Des Moines, Iowa - The Justice Department Tuesday concluded an investigation into conditions at the Glenwood Resource Center (Glenwood), an institution for individuals with intellectual disabilities operated by the State of Iowa in Glenwood, Iowa.
The Justice Department determined that there is reasonable cause to believe the conditions at Glenwood violate the Fourteenth Amendment of the U.S. Constitution and that these violations are pursuant to a pattern or practice of resistance to the full enjoyment of rights protected by the Fourteenth Amendment.
“Individuals with disabilities are not human guinea pigs, and like all persons, they should never be subject to bizarre and deviant pseudo-medical ‘experiments’ that injure them. Human experimentation is the hallmark of sick totalitarian states and has no place in the United States of America. The U.S. Constitution protects the right of all persons in this free country who are in the care of the state to be reasonably free from harm or the risk of harm,” said Assistant Attorney General Eric Dreiband for the Civil Rights Division. “We intend to work with the state to ensure that reforms are instituted at Glenwood so that these vulnerable individuals, who depend upon the state for their care, receive the care, support, and treatment that they deserve and to which they are entitled.”
The department found reasonable cause to believe that Iowa subjects Glenwood residents to unreasonable harm and risk of harm by subjecting residents to uncontrolled and unsupervised experimentation, inadequate physical and behavioral healthcare, and inadequate protection from harm, including deficient safety and oversight mechanisms. Specifically, the department concluded that the state violated Glenwood residents’ constitutional rights by conducting experiments on them without their consent. The department found that one experiment, which involved overhydrating residents, caused physical harm. In addition, the department concluded that Glenwood residents receive constitutionally inadequate physical health care. The department found that residents fail to receive timely or clinically appropriate medical assessments or treatment, at times resulting in severe physical harm. The department also concluded that Glenwood’s behavioral health care, including its use of restraints, violates residents’ due process rights. The department found that, from 2017 to 2019, Glenwood’s use of restraints increased by more than 300 percent. Finally, the department found severe deficiencies in the oversight and quality management at both Glenwood and the Iowa Department of Human Services and that these deficiencies fostered an environment in which the constitutional violations could and did routinely occur.
As required by the Civil Rights of Institutionalized Persons Act (CRIPA), the Department provided the State of Iowa with written notice of the supporting facts for these alleged conditions and the minimum remedial measures necessary to address them.
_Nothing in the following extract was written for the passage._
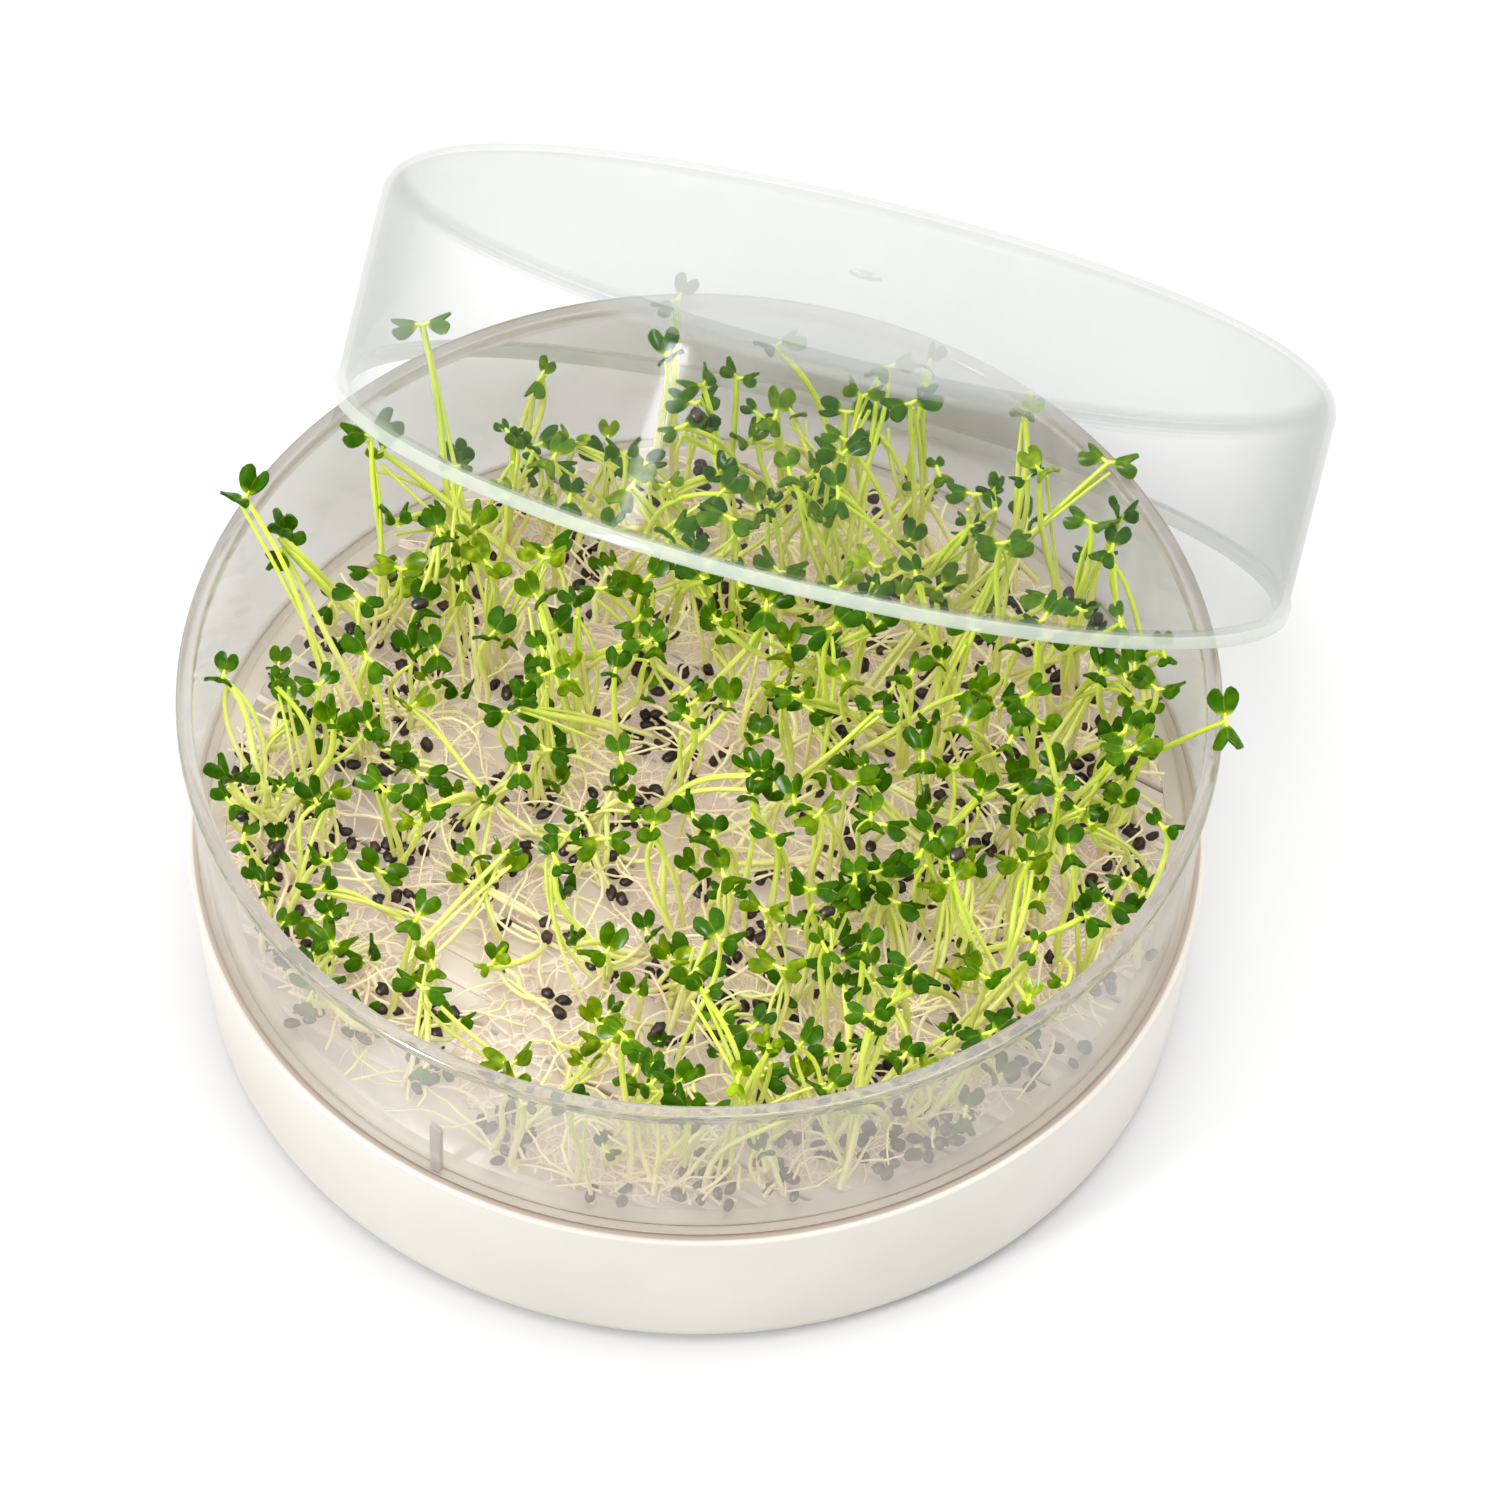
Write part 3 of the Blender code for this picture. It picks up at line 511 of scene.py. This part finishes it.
class Seedling:
    """A stem, its two seed leaves, and the balls that stand for them in spacing."""

    def __init__(self, root, tip, rng, stem_ball=0.66, leaf_ball=0.93, sizes=(0.86, 1.12), steepest=0.95):
        lean = Vector((tip.x - root.x, tip.y - root.y, 0.0))
        low = 0.25 + 0.35 * rng.random()
        self.root, self.tip = root, tip
        self.bend = root + lean * (0.15 + 0.7 * rng.random())
        self.bend.z = root.z + (tip.z - root.z) * (1 - low)
        heading = rng.uniform(0, math.tau)
        self.size = rng.uniform(*sizes)
        self.leaves = []
        for side in (0, 1):
            turn = heading + side * (math.pi + rng.uniform(-0.5, 0.5))
            self.leaves.append(leaf_frame(tip, turn, rng.uniform(0.05, steepest), rng.uniform(-0.35, 0.35)))
        balls = [(*p, stem_ball * MM) for p in stem_path(self.root, self.bend, self.tip, 16)[1:]]
        for leaf in self.leaves:
            for across, along in LEAF_BALLS:
                spot = Vector((across * SOLID_LEAF[0], along * SOLID_LEAF[1], LEAF_CUP * abs(across) * 2))
                balls.append((*(leaf @ (spot * self.size)), leaf_ball * MM))
        self.balls = np.array(balls)


def outside_tray(balls):
    """True if any ball comes too near the tray's wall or rim."""
    radius = np.hypot(balls[:, 0], balls[:, 1]) + balls[:, 3] + WALL_GAP
    low = balls[:, 2] - balls[:, 3] < (TRAY_TOP + RIM_GAP) * MM
    in_wall = low & (radius > wall_radius(balls[:, 2]))
    return bool(in_wall.any() or (radius > FARTHEST).any())


def touches_lid(balls, into_lid):
    """True if any ball comes too near the lid's wall, rim or top."""
    points = np.c_[balls[:, :3], np.ones(len(balls))] @ into_lid.T
    reach = balls[:, 3] + LID_GAP
    out = np.hypot(points[:, 0], points[:, 1])
    height = points[:, 2]
    near_wall = (out + reach > LID_RIM_IN * MM) & (out - reach < LID_RIM_OUT * MM)
    near_wall &= (height + reach > 0) & (height - reach < LID_HEIGHT * MM)
    near_top = (out - reach < LID_RIM_OUT * MM) & (height + reach > (LID_HEIGHT - LID_THICKNESS) * MM)
    near_top &= height - reach < LID_HEIGHT * MM
    return bool((near_wall | near_top).any())


def strays_low(balls, middles):
    """True if any part down among the roots lies outside its own clump's patch of floor."""
    low = balls[balls[:, 2] - balls[:, 3] < FLOOR_TOP * MM + HULL_TOP]
    own = middles[np.argmin(((middles - balls[0, :2]) ** 2).sum(1))]
    for other in middles:
        step = other - own
        apart = math.hypot(*step)
        if apart > 0 and ((low[:, :2] - own) @ step / apart + low[:, 3] - apart / 2 > 0).any():
            return True
    return False


def crowded(balls, taken):
    """True if any ball overlaps one of a seedling that already stands."""
    low, high = balls[:, :3].min(0) - 2 * MM, balls[:, :3].max(0) + 2 * MM
    near = taken[((taken[:, :3] > low) & (taken[:, :3] < high)).all(1)]
    apart = ((near[None, :, :3] - balls[:, None, :3]) ** 2).sum(2)
    return bool((apart < (near[None, :, 3] + balls[:, None, 3]) ** 2).any())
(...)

The Department of Justice’s comprehensive investigation involved review and analysis of documents, including policies and procedures, health care records, investigations, and oversight reports. The department also conducted tours of Glenwood and conducted interviews of current and former staff and management at Glenwood, Iowa’s Department of Human Services, and other stakeholders.
The department initiated the investigation in November 2019 under CRIPA, which authorizes the department to act to address a pattern or practice of deprivation of constitutional rights of individuals confined to state or local government-run residential institutions. The department is continuing to investigate whether the state violates the rights of residents of Glenwood and Woodward Resource Centers under Title II of the Americans with Disabilities Act to receive services in the most integrated setting appropriate.